ADAS Features Still Leave Consumers Nervous

Even as advanced driver assistance systems (ADAS) and autonomous driving technology gain traction among automakers, consumers and drivers are still concerned about their safety, according to a recent report from Strategy Analytics.

The survey of vehicle owners in the US, western Europe and China found consumer interest in park assist remains modest, and many consumers revealed they would avoid any autonomous driving feature.

The study also revealed among the consumers who would avoid an autonomous feature, a large percentage of consumers in all markets report that they do not yet trust the technology.

The July 26 report, which is based on interviews with 4,640 consumers, indicated interest in various ADAS features has started to fracture, with consumers providing feedback that indicates not all autonomous features are equal. This follows on from earlier research by online marketplace, Shift.

Derek Viita, senior analyst at Strategy Analytics and author of the report, pointed out that the research found that owners of vehicles from Daimler, BMW and Nissan tended to report the greatest amount of satisfaction overall with respect to their ADAS features.

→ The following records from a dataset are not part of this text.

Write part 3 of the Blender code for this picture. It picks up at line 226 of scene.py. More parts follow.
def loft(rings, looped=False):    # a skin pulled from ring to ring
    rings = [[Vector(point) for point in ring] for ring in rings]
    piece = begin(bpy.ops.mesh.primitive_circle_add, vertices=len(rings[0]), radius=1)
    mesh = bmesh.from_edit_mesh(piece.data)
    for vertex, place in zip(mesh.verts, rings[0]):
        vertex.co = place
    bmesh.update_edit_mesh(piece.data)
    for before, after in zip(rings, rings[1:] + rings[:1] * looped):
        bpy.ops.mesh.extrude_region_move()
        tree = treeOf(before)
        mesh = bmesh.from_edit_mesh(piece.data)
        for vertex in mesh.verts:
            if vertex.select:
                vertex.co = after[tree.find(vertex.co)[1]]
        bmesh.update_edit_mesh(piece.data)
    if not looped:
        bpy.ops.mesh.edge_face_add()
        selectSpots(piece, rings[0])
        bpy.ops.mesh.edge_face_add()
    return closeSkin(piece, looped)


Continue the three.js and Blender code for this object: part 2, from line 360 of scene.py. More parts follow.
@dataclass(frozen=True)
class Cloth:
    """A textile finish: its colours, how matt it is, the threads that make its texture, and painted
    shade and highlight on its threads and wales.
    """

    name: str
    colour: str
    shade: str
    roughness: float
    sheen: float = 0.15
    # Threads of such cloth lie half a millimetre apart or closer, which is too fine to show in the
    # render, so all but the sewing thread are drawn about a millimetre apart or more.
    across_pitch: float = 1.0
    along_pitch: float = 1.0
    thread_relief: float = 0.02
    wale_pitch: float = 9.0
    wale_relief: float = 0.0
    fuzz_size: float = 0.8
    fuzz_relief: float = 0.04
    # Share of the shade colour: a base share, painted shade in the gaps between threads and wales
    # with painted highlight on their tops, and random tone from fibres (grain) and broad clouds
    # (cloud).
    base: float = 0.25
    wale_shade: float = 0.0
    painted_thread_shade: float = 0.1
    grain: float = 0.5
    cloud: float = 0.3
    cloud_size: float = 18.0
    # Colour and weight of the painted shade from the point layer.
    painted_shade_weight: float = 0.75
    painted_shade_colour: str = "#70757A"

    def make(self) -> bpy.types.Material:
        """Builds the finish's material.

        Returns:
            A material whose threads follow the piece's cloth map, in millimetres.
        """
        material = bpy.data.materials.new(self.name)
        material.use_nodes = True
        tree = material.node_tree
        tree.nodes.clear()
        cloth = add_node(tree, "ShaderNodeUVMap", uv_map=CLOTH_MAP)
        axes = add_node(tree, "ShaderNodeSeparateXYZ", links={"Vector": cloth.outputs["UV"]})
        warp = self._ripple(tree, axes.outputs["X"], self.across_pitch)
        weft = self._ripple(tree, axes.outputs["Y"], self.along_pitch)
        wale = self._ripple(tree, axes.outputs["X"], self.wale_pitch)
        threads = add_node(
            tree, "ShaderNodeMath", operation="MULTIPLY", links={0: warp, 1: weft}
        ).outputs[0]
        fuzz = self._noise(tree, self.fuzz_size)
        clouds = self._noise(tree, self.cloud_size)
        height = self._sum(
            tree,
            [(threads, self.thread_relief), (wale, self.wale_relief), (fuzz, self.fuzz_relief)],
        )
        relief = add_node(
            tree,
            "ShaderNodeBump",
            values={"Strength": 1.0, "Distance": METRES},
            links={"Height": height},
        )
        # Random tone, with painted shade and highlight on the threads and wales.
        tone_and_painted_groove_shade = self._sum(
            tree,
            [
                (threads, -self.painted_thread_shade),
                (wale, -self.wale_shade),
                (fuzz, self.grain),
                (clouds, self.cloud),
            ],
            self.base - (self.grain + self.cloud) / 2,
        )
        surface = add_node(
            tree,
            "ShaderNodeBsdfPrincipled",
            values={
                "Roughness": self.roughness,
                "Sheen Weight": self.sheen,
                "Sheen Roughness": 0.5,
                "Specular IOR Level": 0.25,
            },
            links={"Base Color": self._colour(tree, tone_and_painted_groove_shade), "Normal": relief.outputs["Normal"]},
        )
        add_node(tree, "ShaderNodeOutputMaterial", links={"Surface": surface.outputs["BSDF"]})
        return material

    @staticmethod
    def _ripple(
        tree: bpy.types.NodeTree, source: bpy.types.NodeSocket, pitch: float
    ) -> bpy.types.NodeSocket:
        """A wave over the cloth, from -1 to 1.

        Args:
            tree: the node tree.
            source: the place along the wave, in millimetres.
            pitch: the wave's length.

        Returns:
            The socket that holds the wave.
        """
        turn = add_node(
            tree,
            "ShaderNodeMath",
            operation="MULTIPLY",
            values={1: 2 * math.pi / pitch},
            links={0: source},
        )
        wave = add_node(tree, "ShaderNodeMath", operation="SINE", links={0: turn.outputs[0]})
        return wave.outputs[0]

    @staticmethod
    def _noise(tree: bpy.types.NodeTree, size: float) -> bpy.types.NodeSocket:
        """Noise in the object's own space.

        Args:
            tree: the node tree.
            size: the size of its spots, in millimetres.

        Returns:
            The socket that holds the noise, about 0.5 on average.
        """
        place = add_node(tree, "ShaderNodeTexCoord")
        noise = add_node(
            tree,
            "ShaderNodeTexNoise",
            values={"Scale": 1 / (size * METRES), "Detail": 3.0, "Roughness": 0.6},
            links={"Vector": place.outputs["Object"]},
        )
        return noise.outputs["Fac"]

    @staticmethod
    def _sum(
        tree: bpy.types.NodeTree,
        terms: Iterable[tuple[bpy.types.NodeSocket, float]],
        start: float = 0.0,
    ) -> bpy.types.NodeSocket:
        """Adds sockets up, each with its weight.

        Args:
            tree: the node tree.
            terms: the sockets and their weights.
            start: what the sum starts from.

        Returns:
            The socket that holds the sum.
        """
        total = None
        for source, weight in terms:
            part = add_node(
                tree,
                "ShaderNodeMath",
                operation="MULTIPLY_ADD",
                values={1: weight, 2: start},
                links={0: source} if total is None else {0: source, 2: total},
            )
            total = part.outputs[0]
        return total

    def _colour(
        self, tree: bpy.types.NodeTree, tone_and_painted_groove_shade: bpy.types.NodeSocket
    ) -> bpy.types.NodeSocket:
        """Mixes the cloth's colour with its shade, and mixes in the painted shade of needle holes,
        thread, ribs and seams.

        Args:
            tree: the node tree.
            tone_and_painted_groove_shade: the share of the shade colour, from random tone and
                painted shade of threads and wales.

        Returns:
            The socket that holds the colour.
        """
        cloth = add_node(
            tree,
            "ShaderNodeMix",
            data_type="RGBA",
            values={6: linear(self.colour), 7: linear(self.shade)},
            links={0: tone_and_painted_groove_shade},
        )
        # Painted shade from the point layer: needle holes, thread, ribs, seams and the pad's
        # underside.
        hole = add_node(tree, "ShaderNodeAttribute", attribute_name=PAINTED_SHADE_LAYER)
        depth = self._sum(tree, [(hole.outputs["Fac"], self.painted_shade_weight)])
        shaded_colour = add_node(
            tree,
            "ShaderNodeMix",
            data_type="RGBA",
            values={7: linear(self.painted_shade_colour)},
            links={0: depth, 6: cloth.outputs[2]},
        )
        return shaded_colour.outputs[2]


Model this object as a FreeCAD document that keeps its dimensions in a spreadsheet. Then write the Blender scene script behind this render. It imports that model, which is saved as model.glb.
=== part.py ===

He explained that, going forward, intuitive cockpit interfaces would be a crucial aspect for the future success of advanced safety systems and automated driving and parking features.

“All of these features must have controls that are plainly easy to use and displays that are easy to comprehend, providing information about what is the system controlling and what the driver is controlling,” he said.

For example, he said he thinks reliance on tiny icons or confusing text-heavy alerts is not what consumers are looking for in these vehicles.

“These are especially odd to still see in the car, considering that we now have large programmable cluster and console displays which allow for a great amount of flexibility in design,” Viita explained.

The survey also found large swaths of consumers in the US and western Europe said they would never trust self-driving technology.

“Consumer interest needs to widen beyond younger tech-savvy early adopters and the premium segment,” Viita said. “Right now we still have a large segment of consumers who are actively avoiding autonomous features.”

He explained automakers and mobility service providers are going to need to figure out a way to get some of that segment on board with autonomous vehicle technology, in addition to getting each of them to take their first ride in automated transport.

“The public sector and insurance industry also need to catch up, ” he said. “Right now laws and regulations are all over the place with respect to how AVs are treated on the road. Some alignment needs to happen. And if industry doesn’t do it themselves, it will be done for them, probably after an adverse event of some kind.”

Viita’s sentiments on the insurance industry were echoed in a white paper issued earlier this month by the Travelers Institute, the public policy division of The Travelers Companies.

While research indicates AV technology will lead to fewer accidents, the growing possibility of more self-driving vehicles on the road is raising complicated questions around insurance liability questions and how best to develop policy frameworks.

The paper argues any legal and regulatory structure concerning AVs must include insurance-specific components, including standardizing data governance and cybersecurity requirements.